++++ EXERCISE INPUTS

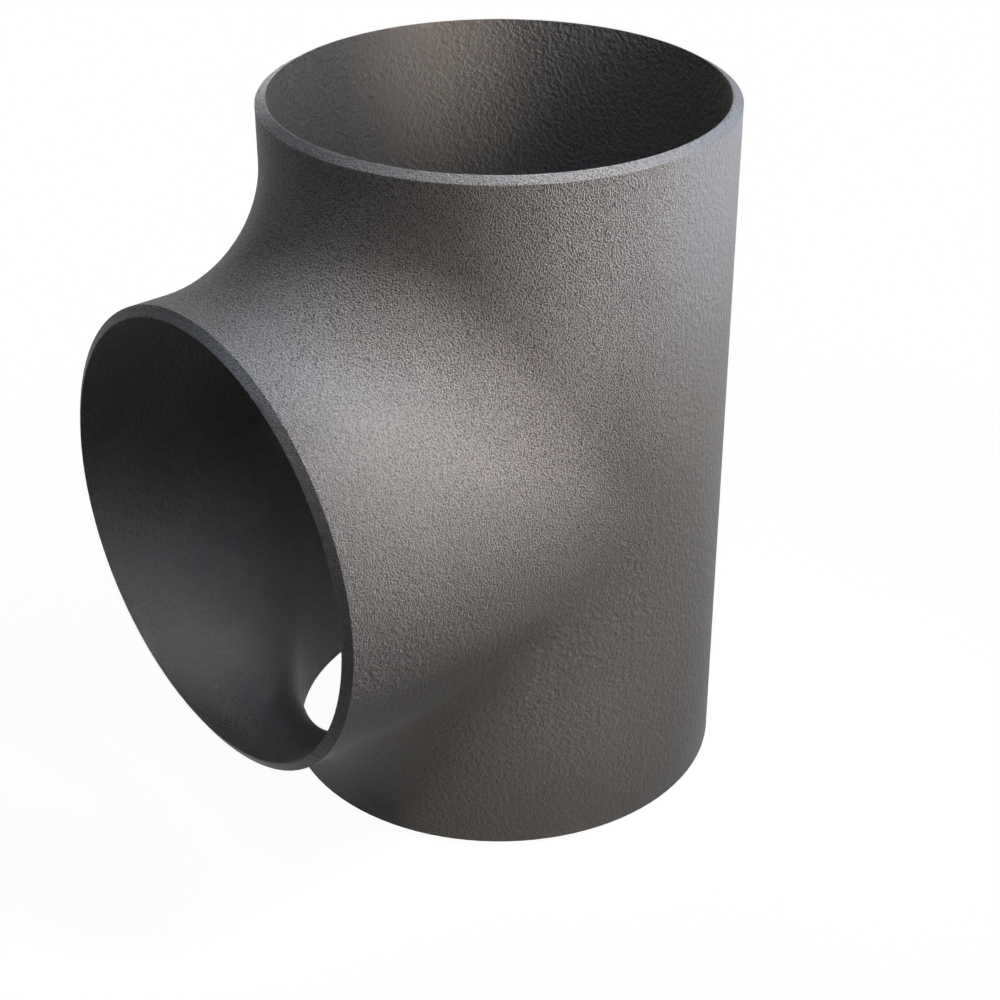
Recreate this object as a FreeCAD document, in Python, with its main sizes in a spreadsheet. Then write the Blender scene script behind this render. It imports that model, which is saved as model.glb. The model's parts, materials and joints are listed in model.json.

++++++++
++++ EXERCISE INPUTS

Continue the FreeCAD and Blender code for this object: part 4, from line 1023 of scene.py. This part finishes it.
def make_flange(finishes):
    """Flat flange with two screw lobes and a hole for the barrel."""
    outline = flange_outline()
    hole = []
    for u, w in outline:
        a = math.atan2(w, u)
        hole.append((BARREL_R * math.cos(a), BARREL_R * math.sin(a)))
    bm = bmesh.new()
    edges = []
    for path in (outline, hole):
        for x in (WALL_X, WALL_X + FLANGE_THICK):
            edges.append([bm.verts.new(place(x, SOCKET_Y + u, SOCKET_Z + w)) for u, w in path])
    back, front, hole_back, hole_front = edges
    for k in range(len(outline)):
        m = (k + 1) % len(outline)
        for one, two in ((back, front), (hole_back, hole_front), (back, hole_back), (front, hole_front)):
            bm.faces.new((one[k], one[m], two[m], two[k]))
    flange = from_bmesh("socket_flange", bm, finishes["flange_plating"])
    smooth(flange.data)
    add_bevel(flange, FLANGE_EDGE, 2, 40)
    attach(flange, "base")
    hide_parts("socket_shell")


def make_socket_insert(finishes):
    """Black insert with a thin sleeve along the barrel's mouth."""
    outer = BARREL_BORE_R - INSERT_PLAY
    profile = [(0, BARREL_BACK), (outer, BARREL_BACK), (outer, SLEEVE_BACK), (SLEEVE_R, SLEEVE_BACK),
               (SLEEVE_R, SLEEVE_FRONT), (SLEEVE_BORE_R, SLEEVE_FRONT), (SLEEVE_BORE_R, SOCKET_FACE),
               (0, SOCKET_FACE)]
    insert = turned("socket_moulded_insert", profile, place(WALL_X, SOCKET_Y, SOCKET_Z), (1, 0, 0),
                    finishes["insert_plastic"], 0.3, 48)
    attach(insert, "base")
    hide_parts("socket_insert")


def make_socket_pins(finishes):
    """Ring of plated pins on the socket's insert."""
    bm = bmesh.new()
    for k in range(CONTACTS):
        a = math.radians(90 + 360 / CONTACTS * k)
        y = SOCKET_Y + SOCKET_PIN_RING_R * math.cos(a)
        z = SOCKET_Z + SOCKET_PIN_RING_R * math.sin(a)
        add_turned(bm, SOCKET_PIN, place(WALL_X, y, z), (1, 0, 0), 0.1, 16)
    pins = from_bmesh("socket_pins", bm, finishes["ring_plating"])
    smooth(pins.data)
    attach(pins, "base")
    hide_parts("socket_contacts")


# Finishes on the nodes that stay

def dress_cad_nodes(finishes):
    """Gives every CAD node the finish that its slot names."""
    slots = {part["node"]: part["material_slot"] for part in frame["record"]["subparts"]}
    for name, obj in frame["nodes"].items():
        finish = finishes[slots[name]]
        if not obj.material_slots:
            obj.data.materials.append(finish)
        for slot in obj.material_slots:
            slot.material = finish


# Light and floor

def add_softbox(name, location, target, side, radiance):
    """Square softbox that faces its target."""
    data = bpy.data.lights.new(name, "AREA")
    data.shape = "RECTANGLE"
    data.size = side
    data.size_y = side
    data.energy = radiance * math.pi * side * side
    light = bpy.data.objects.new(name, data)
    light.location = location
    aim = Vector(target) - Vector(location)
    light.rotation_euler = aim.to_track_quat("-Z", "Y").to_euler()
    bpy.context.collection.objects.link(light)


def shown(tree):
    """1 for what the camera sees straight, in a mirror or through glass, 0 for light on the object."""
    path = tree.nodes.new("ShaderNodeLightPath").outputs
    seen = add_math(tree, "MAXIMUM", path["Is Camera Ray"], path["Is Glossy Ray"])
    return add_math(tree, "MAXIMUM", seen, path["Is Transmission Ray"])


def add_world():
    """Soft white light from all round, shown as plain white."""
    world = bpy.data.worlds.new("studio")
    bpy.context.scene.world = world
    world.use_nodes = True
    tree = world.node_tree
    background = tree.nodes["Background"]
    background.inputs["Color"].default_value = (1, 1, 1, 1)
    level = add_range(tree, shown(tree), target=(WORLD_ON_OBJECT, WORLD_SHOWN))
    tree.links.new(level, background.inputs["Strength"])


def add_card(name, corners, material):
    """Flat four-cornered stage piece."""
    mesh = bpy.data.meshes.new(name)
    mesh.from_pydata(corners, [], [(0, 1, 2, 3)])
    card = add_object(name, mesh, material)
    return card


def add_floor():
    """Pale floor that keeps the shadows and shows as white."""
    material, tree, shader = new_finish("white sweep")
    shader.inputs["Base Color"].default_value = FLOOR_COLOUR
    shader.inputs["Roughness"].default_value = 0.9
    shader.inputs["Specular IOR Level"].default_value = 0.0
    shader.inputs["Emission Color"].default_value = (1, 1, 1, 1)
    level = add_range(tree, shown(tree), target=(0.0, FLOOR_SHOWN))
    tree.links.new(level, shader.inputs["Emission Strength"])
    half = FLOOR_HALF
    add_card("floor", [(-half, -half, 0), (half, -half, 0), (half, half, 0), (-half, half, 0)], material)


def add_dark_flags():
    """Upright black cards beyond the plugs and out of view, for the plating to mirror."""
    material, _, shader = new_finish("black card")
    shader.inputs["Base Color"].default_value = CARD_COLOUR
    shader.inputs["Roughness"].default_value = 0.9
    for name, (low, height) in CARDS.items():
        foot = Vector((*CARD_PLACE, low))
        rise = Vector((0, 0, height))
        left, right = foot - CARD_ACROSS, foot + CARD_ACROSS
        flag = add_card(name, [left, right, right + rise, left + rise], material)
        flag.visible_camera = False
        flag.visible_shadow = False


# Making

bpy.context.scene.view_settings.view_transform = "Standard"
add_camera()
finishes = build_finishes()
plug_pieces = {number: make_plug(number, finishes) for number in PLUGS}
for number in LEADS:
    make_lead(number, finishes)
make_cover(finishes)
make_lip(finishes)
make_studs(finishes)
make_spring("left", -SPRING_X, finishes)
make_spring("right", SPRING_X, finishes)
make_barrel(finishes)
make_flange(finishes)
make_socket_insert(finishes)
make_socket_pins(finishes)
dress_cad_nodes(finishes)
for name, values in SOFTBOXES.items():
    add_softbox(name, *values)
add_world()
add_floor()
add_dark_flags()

++++++++
++++ EXERCISE INPUTS

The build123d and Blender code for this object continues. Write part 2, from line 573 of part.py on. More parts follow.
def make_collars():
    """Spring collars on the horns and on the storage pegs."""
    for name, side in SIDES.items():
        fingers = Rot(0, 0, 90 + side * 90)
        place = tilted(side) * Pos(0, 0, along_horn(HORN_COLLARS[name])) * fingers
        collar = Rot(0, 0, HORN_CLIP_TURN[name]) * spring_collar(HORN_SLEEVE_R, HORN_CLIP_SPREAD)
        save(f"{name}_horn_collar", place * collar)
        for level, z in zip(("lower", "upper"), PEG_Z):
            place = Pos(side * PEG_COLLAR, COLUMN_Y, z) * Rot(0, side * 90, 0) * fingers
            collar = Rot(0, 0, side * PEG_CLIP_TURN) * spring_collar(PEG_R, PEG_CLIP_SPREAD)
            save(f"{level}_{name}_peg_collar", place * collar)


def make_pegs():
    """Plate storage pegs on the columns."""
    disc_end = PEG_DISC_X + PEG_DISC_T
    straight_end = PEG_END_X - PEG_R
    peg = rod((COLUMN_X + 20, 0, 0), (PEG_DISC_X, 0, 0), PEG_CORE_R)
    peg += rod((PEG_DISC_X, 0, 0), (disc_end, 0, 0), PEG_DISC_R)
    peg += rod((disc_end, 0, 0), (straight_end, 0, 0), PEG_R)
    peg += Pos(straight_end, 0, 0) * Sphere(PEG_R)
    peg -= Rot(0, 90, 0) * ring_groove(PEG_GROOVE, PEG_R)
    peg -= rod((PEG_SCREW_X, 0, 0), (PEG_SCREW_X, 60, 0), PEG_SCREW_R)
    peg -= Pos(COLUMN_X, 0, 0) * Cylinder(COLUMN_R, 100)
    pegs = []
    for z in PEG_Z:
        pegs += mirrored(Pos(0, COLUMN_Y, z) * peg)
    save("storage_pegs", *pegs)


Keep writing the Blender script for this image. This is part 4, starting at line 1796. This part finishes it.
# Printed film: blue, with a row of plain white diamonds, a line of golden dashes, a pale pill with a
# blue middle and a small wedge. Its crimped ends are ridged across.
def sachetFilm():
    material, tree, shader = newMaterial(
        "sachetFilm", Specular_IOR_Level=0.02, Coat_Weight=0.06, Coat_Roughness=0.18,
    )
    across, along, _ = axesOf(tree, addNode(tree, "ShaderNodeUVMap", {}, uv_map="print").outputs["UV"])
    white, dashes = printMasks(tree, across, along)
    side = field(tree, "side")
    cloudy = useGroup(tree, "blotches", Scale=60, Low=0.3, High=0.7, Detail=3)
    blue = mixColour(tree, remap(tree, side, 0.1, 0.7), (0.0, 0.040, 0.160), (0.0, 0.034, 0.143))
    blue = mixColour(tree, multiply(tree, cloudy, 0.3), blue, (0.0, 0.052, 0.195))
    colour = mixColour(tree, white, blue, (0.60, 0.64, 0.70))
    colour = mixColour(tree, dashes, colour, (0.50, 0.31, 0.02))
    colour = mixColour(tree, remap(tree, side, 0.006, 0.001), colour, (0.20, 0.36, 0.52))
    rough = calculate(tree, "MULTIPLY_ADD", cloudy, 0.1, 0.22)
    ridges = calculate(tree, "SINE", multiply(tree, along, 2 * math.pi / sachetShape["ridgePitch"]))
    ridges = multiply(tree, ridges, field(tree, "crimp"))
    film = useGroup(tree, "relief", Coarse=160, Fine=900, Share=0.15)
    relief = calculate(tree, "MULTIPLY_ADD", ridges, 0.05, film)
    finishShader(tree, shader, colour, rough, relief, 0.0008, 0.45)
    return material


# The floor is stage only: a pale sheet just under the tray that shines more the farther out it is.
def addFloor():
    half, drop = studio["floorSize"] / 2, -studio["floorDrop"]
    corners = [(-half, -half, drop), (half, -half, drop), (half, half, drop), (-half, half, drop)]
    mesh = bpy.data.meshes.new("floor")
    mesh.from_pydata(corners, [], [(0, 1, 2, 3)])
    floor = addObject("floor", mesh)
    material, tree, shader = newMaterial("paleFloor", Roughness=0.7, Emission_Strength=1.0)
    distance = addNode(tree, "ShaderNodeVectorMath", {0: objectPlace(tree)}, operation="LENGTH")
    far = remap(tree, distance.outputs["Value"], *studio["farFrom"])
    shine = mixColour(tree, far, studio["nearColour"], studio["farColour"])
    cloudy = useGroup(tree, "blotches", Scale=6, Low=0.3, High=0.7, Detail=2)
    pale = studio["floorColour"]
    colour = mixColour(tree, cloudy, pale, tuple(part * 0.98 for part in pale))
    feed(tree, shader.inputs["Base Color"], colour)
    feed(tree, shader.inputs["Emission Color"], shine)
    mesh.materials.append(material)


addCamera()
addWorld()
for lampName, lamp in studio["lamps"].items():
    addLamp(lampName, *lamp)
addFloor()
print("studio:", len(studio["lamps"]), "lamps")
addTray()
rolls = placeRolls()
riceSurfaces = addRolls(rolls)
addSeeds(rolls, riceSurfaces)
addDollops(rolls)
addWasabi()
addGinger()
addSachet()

++++++++

AIM OF THE EXERCISE: Locate the word "that" in the entries, and copy every line where it is found.

ANSWER IN FULL:
Recreate this object as a FreeCAD document, in Python, with its main sizes in a spreadsheet. Then write the Blender scene script behind this render. It imports that model, which is saved as model.glb. The model's parts, materials and joints are listed in model.json.
# Finishes on the nodes that stay
    """Gives every CAD node the finish that its slot names."""
    """Square softbox that faces its target."""
    """Pale floor that keeps the shadows and shows as white."""
# The floor is stage only: a pale sheet just under the tray that shines more the farther out it is.